Prossimi appuntamenti: Doppia celebrazione il 2 agosto: il 150° anniversario della morte di Georges Bizet, e Carmen, che pure compie 150 anni, e che vedremo in forma di Balletto, con la compagnia del Varna State Opera Ballet, è un essere in fuga, è l’espressione compiuta e dolente dei sentimenti, delle passioni, delle lacerazioni, del disagio di vivere che agitano l’animo umano e che fanno di Carmen un mito tanto moderno, tanto vicino. Si inizierà anche con la rassegna dedicata alla presentazione dei libri, sabato 2, alle ore 18, nel Cortile d’Arme del Palazzo ducale con la presentazione del libro “Roma criminale” del giornalista Giuseppe Scarpa e a seguire un altro libro “Scellerate – storie di donne e scintille nei paesaggi d’Abruzzo” di Antonella Finucci.

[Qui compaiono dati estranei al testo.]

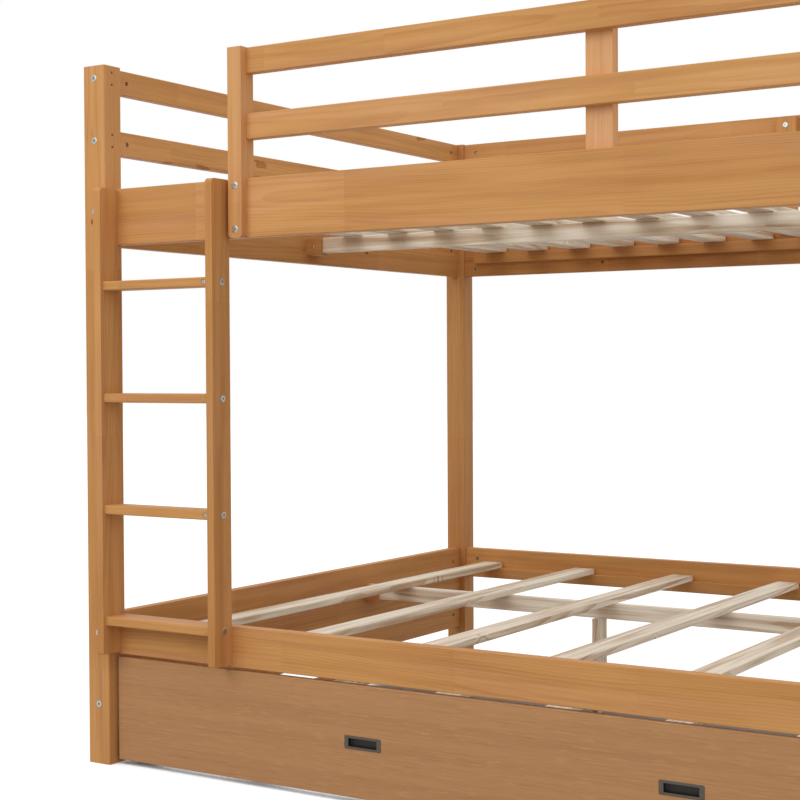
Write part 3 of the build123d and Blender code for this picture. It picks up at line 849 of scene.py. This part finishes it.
def bolt_mesh(length, head_height, head_radius, shank_radius, hardware):
    """A socket-head bolt with its head's top at the origin, under a rim, and its shank down -Z."""
    shape = round_stem(shank_radius, -length, length - head_height)
    face = raise_face(shape, top_face(shape), 0)
    scale_face(shape, face, head_radius / shank_radius)
    face = raise_face(shape, face, head_height + hardware.head_sink)

    rim_radius = hardware.rim_width / 2
    slope = RIM_SLOPE * hardware.head_chamfer
    face = raise_face(shape, face, 0)
    scale_face(shape, face, rim_radius / head_radius)
    face = raise_face(shape, face, hardware.rim_rise - hardware.head_chamfer)
    face = raise_face(shape, face, hardware.head_chamfer)
    scale_face(shape, face, 1 - slope / rim_radius)

    inset_face(shape, face, rim_radius - slope - hardware.socket_width * SOCKET_CORNER)
    shape_hexagon(face, hardware.socket_width)
    raise_face(shape, face, -hardware.socket_depth)
    bmesh.ops.recalc_face_normals(shape, faces=shape.faces)
    return shape


class BED_OT_bolts(bpy.types.Operator):
    """Make every bolt with a chamfered head and a hex socket."""
    bl_idname = "bed.bolts"
    bl_label = "Socket-Head Bolts"

    def execute(self, context):
        hardware = context.scene.bed_hardware
        material = metal_finish("Zinc-plated bolt", hardware.steel, 0.22)
        for name in ("end_bolts", "face_bolts", "ladder_bolts"):
            joined = bmesh.new()
            for points in loose_parts(name):
                origin, direction, *sizes = bolt_sizes(points)
                stamp(joined, bolt_mesh(*sizes, hardware), origin, direction)
            new_piece(f"socket_{name}", joined, material, "bed_frame", [name])
        return {"FINISHED"}


# Barrel nuts and the plugs over the ladder's

# Rungs whose right nut shows, counted up from the lowest, which is 0
OPEN_RUNGS = (1, 3)
PLUG_DEPTH = 1.0 * MM
PLUG_DOME = 0.9


def nut_mesh(length, radius, hardware):
    """A slotted, chamfered barrel nut with its outer end at the origin and its body down -Z."""
    shape = round_stem(radius, -length, length - hardware.head_chamfer)
    face = raise_face(shape, top_face(shape), hardware.head_chamfer)
    scale_face(shape, face, 1 - hardware.head_chamfer / radius)
    for side in (-1, 1):
        geometry = shape.verts[:] + shape.edges[:] + shape.faces[:]
        bmesh.ops.bisect_plane(shape, geom=geometry, dist=MM / 1000,
                               plane_co=(side * hardware.slot_width / 2, 0, 0),
                               plane_no=(1, 0, 0))
    tops = [face for face in shape.faces if face.calc_center_median().z > -MM / 10]
    slot_face = min(tops, key=lambda face: abs(face.calc_center_median().x))
    raise_face(shape, slot_face, -hardware.slot_depth)
    bmesh.ops.recalc_face_normals(shape, faces=shape.faces)
    return shape


class BED_OT_barrel_nuts(bpy.types.Operator):
    """Make every barrel nut with a chamfered, slotted end."""
    bl_idname = "bed.barrel_nuts"
    bl_label = "Barrel Nuts"

    def execute(self, context):
        hardware = context.scene.bed_hardware
        material = metal_finish("Zinc-plated nut", hardware.steel, 0.3)
        for name in ("barrel_nuts", "ladder_barrel_nuts"):
            joined = bmesh.new()
            for points in loose_parts(name):
                origin, direction, length, radius = nut_sizes(points)
                stamp(joined, nut_mesh(length, radius, hardware), origin, direction)
            new_piece(f"slotted_{name}", joined, material, "bed_frame", [name])
        return {"FINISHED"}


def plug_mesh(radius):
    """A thin wooden disc with a domed face, standing on a nut's end at the origin."""
    shape = round_stem(radius, 0, PLUG_DEPTH)
    face = raise_face(shape, top_face(shape), PLUG_DEPTH / 10)
    scale_face(shape, face, PLUG_DOME)
    bmesh.ops.recalc_face_normals(shape, faces=shape.faces)
    return shape


class BED_OT_rung_plugs(bpy.types.Operator):
    """Put wooden plugs over the rung nuts whose ends don't show."""
    bl_idname = "bed.rung_plugs"
    bl_label = "Rung Plugs"

    def execute(self, context):
        nuts = [nut_sizes(points) for points in loose_parts("ladder_barrel_nuts")]
        heights = sorted({round(origin.z, 3) for origin, *sizes in nuts})
        middle = sum(origin.x for origin, *sizes in nuts) / len(nuts)
        joined = bmesh.new()
        for origin, direction, length, radius in nuts:
            rung = heights.index(round(origin.z, 3))
            if origin.x < middle or rung not in OPEN_RUNGS:
                stamp(joined, plug_mesh(radius), origin, direction)
        inputs = {**stained_inputs(context.scene.bed_wood), "Knot Share": 0.0}
        material = finish("Stained plug", board_group, inputs, STAINED_BUMP, shine=WOOD_SHINE)
        new_piece("rung_plugs", joined, material, "bed_frame")
        return {"FINISHED"}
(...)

 Il 3 agosto, alle ore 18, verrà vissuto il vernissage di Contemporanea 25 nella splendida cornice del Cortile d’arme del Palazzo Ducale alle ore 19, a cura di Emanuele Moretti e Cesare Biasini Selvaggi con opere di Concetta Baldassarre e Annu Palakunnathu Matthew. A seguire, il Balletto dell’Opera di Varna presenterà  un’altra gemma del repertorio ballettistico, sempre nel chiostro di San Francesco alle ore 21,15, Cinderella di Sergej Prokofiev, una grande ricchezza di spunti lirici e amorosi, cui si accompagnano una garbata ironia, colorata talvolta di inflessioni genuinamente umoristiche, un’orchestrazione brillante, godibilità melodica e una grande vivacità ritmica.